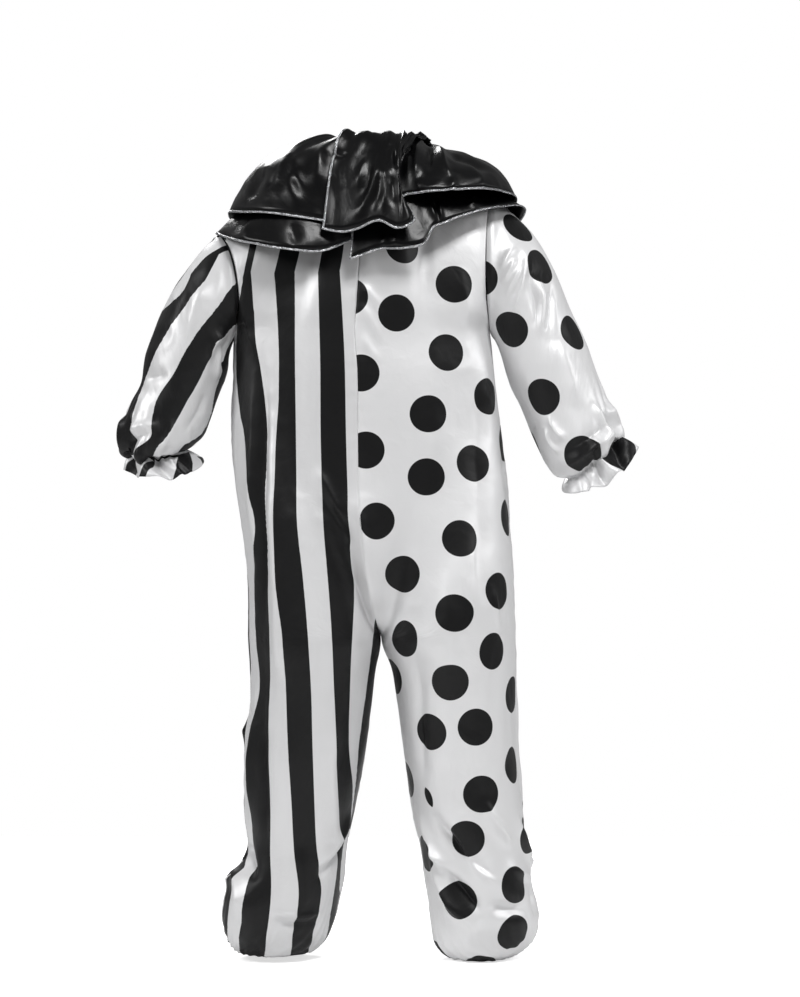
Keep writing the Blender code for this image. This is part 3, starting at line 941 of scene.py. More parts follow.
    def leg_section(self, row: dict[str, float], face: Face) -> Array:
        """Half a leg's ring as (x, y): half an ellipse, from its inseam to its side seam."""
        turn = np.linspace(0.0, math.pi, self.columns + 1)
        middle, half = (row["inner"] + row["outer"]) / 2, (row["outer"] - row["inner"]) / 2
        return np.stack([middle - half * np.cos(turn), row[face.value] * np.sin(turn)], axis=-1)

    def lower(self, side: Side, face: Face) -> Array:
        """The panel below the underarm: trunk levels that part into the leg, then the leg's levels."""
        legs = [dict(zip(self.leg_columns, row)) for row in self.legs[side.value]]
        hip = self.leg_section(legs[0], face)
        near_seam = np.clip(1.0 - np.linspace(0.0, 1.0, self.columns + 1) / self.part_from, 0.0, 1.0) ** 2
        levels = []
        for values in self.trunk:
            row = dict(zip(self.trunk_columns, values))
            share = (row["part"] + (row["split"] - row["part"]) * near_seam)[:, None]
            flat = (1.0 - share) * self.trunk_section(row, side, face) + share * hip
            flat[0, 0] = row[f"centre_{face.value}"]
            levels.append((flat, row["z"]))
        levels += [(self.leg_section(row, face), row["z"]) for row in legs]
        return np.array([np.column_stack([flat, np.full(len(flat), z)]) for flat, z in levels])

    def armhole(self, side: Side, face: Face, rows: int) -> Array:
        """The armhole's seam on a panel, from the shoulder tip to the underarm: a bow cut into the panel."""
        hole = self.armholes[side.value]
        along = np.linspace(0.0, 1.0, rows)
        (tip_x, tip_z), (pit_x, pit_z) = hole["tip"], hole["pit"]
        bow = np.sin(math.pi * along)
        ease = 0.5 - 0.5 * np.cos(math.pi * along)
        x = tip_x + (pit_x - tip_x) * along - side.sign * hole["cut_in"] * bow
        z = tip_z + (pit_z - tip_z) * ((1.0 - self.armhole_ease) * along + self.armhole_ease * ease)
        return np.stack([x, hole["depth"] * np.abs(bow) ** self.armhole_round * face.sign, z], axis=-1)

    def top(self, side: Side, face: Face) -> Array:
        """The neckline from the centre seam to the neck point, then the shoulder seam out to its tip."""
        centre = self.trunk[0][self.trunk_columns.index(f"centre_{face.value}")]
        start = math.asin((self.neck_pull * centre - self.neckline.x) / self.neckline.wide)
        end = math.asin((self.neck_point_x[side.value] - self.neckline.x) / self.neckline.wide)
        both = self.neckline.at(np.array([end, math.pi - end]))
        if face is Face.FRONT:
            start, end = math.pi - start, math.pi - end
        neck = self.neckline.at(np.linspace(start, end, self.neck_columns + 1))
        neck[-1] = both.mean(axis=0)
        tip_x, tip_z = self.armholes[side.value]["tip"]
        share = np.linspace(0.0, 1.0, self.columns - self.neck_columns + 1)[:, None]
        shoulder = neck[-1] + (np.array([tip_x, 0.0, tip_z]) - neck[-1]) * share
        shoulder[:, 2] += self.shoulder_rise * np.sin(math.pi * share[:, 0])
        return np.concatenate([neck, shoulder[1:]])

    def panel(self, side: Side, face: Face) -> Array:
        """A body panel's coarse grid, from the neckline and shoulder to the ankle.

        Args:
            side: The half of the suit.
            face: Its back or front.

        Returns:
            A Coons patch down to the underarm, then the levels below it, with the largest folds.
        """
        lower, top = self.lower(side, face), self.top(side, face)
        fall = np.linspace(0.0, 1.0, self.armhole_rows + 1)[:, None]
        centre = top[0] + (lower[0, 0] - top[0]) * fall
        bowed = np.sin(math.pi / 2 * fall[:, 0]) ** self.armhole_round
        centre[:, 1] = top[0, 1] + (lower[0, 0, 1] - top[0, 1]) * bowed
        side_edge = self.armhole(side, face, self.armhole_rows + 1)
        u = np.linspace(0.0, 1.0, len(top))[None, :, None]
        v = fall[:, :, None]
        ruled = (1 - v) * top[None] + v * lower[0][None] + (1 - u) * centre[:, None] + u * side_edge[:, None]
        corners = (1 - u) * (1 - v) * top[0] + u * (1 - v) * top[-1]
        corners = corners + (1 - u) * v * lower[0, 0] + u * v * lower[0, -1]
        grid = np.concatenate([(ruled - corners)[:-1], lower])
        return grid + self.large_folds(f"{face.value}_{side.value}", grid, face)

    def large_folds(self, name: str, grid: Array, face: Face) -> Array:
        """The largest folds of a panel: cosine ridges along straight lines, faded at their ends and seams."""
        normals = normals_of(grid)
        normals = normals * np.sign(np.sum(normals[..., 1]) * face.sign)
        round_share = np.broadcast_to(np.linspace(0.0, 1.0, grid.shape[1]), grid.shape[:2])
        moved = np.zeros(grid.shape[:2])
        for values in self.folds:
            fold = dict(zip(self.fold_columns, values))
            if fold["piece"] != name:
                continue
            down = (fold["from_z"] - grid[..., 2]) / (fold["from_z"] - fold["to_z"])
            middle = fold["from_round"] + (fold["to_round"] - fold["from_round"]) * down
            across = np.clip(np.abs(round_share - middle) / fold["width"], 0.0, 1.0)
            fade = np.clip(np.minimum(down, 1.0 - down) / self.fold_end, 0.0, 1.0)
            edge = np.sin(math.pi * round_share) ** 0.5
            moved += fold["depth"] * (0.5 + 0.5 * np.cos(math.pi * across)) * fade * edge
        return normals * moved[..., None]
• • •
* Task to complete: Return exactly the lines that run from the top of the listing above to the line containing "return np.array([np.column_stack([flat, np.full(len(flat), z)])", please, keeping both end lines and leaving out everything else.

* Exercise solution:
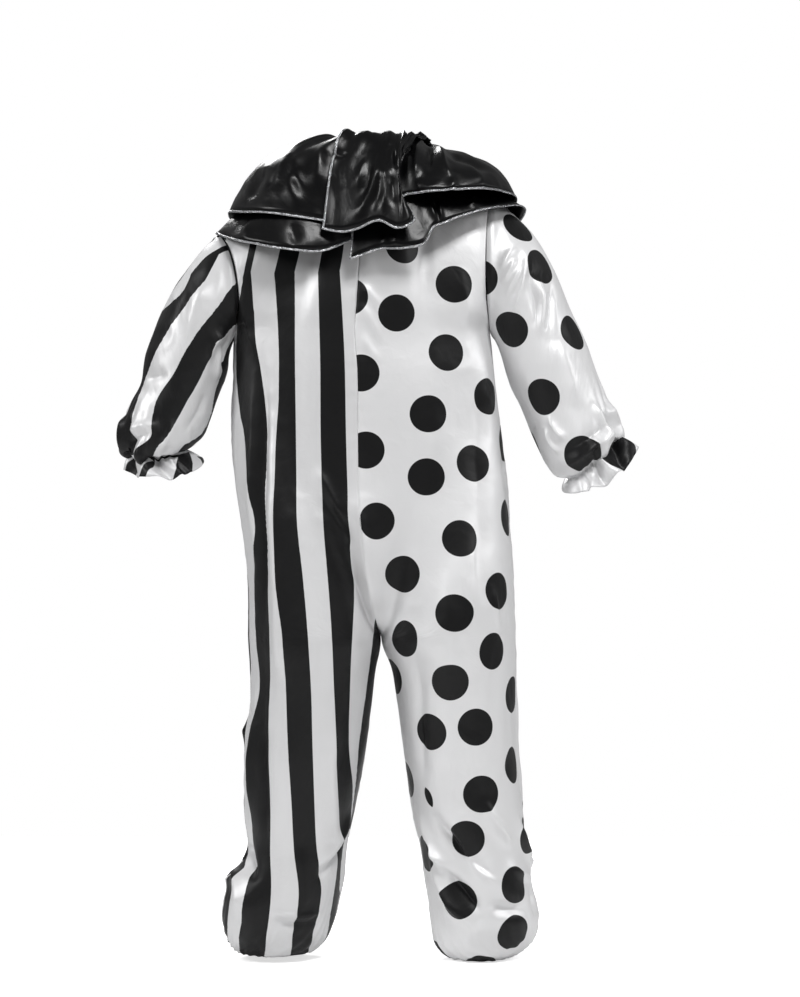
Keep writing the Blender code for this image. This is part 3, starting at line 941 of scene.py. More parts follow.
    def leg_section(self, row: dict[str, float], face: Face) -> Array:
        """Half a leg's ring as (x, y): half an ellipse, from its inseam to its side seam."""
        turn = np.linspace(0.0, math.pi, self.columns + 1)
        middle, half = (row["inner"] + row["outer"]) / 2, (row["outer"] - row["inner"]) / 2
        return np.stack([middle - half * np.cos(turn), row[face.value] * np.sin(turn)], axis=-1)

    def lower(self, side: Side, face: Face) -> Array:
        """The panel below the underarm: trunk levels that part into the leg, then the leg's levels."""
        legs = [dict(zip(self.leg_columns, row)) for row in self.legs[side.value]]
        hip = self.leg_section(legs[0], face)
        near_seam = np.clip(1.0 - np.linspace(0.0, 1.0, self.columns + 1) / self.part_from, 0.0, 1.0) ** 2
        levels = []
        for values in self.trunk:
            row = dict(zip(self.trunk_columns, values))
            share = (row["part"] + (row["split"] - row["part"]) * near_seam)[:, None]
            flat = (1.0 - share) * self.trunk_section(row, side, face) + share * hip
            flat[0, 0] = row[f"centre_{face.value}"]
            levels.append((flat, row["z"]))
        levels += [(self.leg_section(row, face), row["z"]) for row in legs]
        return np.array([np.column_stack([flat, np.full(len(flat), z)]) for flat, z in levels])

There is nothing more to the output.